### PROVIDED DATA:

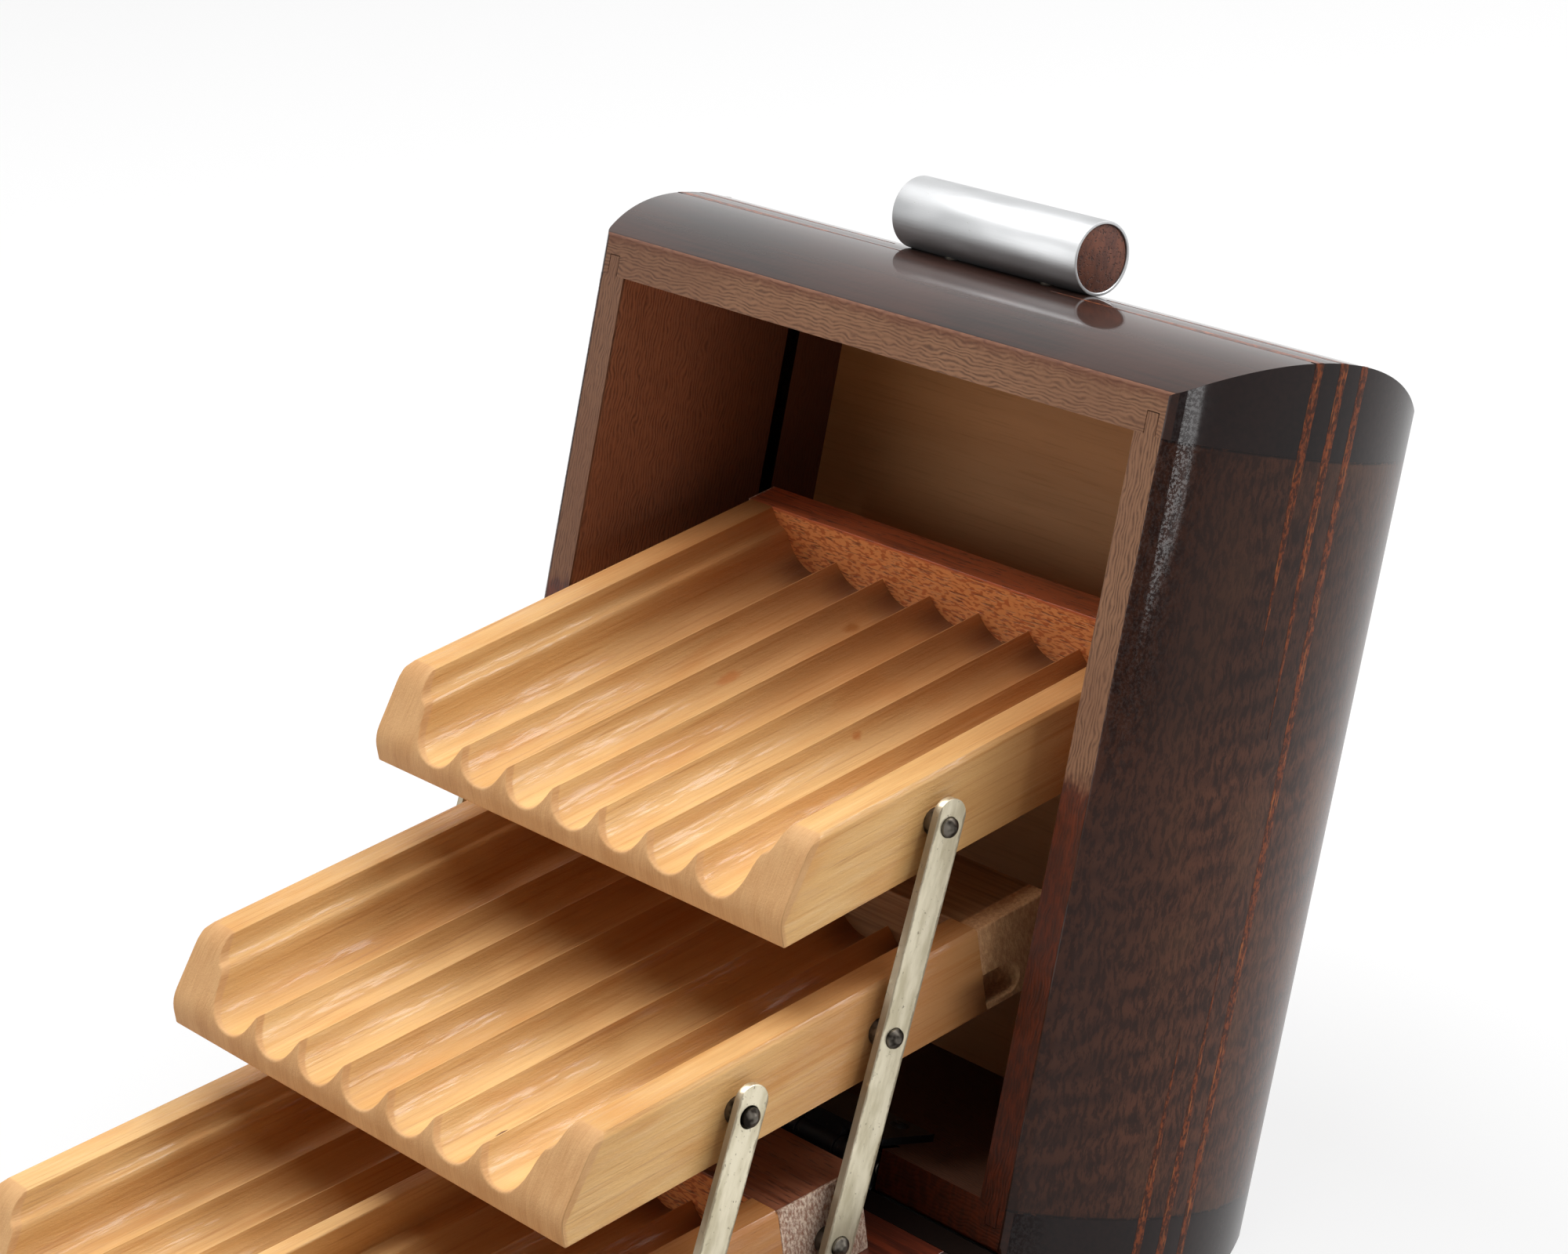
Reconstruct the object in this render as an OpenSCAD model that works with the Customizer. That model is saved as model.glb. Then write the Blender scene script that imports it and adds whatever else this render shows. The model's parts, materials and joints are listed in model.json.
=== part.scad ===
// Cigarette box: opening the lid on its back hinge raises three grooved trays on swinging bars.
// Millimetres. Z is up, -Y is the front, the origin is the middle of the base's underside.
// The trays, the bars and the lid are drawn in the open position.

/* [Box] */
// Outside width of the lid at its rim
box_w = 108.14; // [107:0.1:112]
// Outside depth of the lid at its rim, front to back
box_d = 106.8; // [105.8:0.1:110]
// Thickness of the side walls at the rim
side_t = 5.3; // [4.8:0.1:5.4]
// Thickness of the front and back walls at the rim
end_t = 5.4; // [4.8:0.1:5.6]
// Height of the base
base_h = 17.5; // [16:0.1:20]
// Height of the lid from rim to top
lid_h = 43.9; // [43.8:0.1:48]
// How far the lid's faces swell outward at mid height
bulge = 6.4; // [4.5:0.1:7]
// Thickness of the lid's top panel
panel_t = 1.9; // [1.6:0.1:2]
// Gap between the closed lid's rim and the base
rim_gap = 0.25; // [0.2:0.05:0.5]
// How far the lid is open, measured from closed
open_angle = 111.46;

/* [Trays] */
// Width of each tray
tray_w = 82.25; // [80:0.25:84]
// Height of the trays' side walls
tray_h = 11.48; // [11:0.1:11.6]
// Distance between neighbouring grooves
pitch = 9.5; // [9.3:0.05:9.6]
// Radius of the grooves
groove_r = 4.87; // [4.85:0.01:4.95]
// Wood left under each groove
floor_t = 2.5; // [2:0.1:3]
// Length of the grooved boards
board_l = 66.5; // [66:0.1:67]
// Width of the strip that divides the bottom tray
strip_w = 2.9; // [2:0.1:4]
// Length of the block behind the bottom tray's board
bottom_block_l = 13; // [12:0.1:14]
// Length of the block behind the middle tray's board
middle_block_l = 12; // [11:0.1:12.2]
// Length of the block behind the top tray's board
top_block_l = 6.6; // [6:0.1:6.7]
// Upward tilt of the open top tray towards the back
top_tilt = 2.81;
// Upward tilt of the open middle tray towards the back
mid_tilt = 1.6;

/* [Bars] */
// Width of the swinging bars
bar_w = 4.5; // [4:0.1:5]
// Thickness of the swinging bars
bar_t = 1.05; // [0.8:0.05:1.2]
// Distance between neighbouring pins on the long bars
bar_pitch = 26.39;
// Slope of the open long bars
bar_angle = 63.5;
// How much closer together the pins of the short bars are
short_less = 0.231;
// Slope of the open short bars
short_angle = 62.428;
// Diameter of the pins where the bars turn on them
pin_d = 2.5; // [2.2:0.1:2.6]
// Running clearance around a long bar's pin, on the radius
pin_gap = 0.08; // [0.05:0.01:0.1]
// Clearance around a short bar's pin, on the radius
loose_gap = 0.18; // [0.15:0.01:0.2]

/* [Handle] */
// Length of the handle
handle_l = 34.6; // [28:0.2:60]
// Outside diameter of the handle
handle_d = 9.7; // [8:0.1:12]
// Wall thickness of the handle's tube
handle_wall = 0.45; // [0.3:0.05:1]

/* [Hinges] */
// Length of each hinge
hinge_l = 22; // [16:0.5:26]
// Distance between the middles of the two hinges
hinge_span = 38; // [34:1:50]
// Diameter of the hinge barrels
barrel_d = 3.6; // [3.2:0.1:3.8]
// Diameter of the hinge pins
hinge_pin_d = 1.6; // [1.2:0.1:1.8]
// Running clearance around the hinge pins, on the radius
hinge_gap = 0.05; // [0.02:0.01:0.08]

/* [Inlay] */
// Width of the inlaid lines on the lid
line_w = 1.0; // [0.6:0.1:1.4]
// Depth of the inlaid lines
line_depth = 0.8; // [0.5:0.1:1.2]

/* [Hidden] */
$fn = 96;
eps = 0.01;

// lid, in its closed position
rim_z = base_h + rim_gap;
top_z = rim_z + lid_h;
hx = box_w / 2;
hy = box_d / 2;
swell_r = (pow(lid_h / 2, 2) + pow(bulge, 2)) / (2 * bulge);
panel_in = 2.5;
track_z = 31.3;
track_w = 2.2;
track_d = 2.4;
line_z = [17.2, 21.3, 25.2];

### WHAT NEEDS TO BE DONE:
Repeat, exactly and only, the lines from the beginning of the material through the line that contains "the open position.".

### WRITTEN RESPONSE:
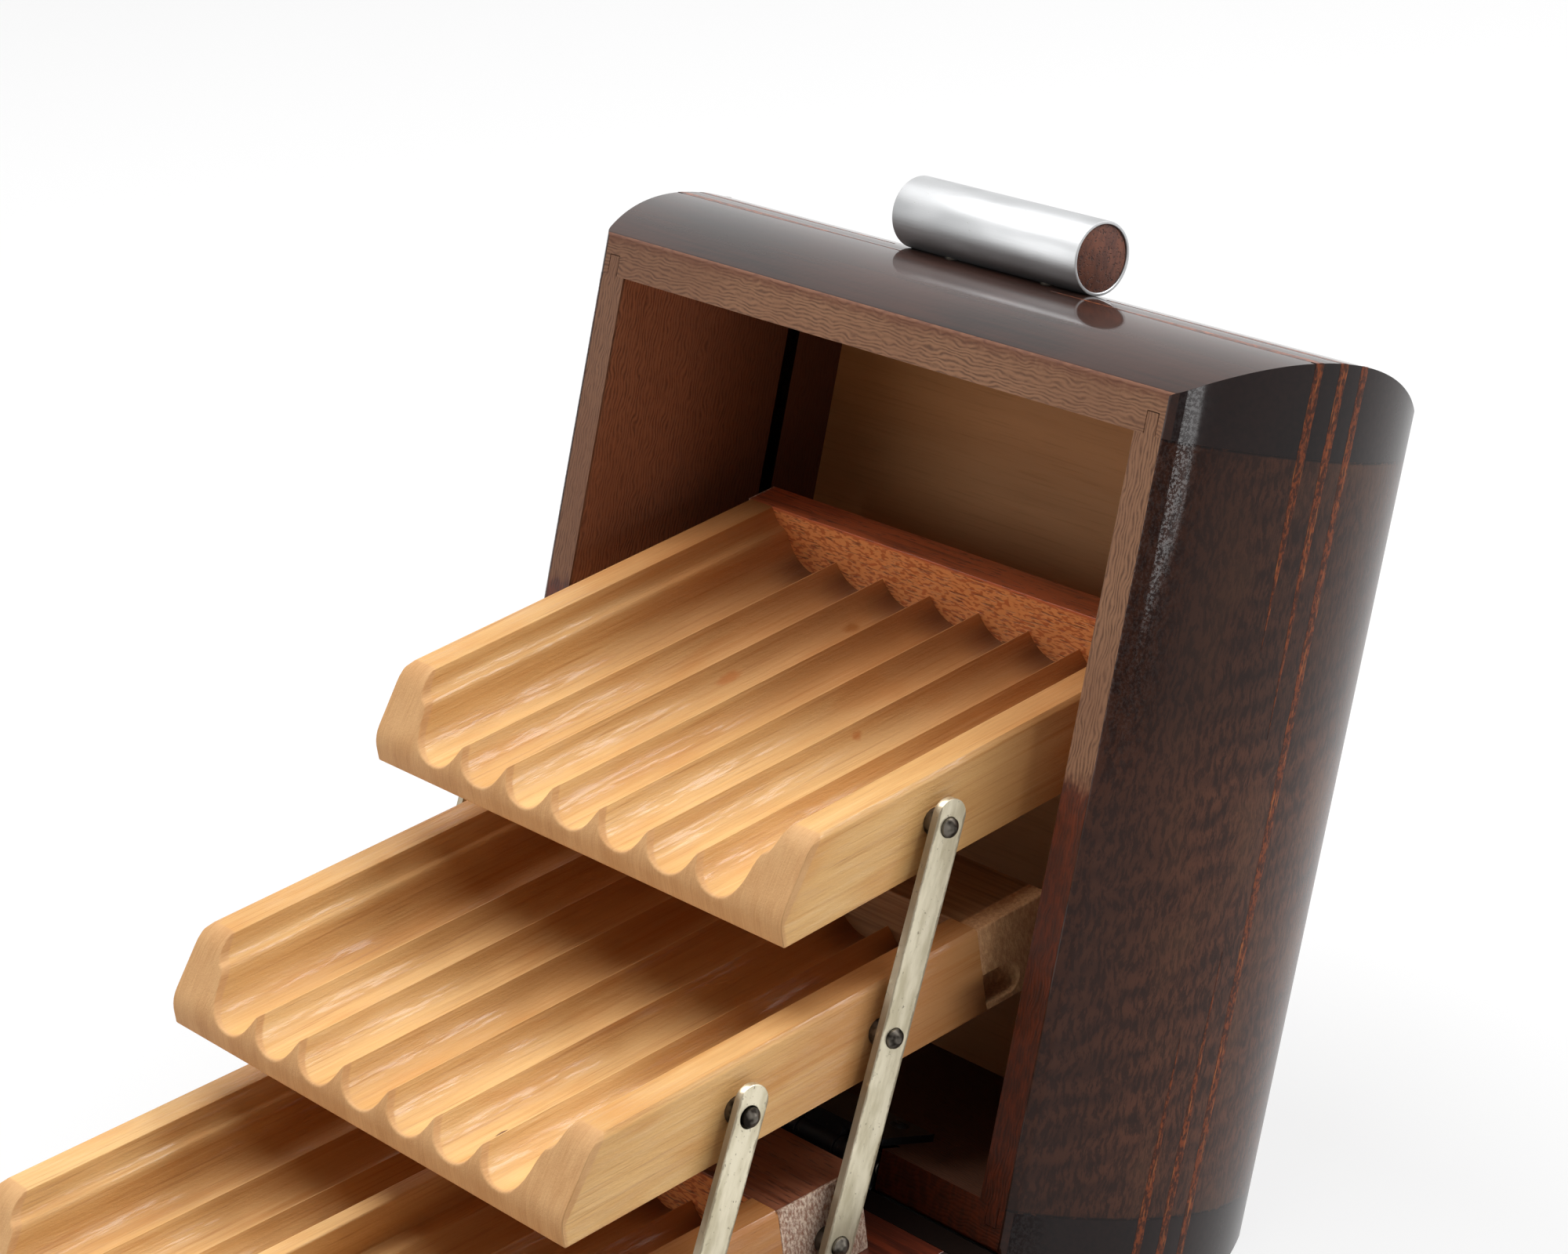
Reconstruct the object in this render as an OpenSCAD model that works with the Customizer. That model is saved as model.glb. Then write the Blender scene script that imports it and adds whatever else this render shows. The model's parts, materials and joints are listed in model.json.
=== part.scad ===
// Cigarette box: opening the lid on its back hinge raises three grooved trays on swinging bars.
// Millimetres. Z is up, -Y is the front, the origin is the middle of the base's underside.
// The trays, the bars and the lid are drawn in the open position.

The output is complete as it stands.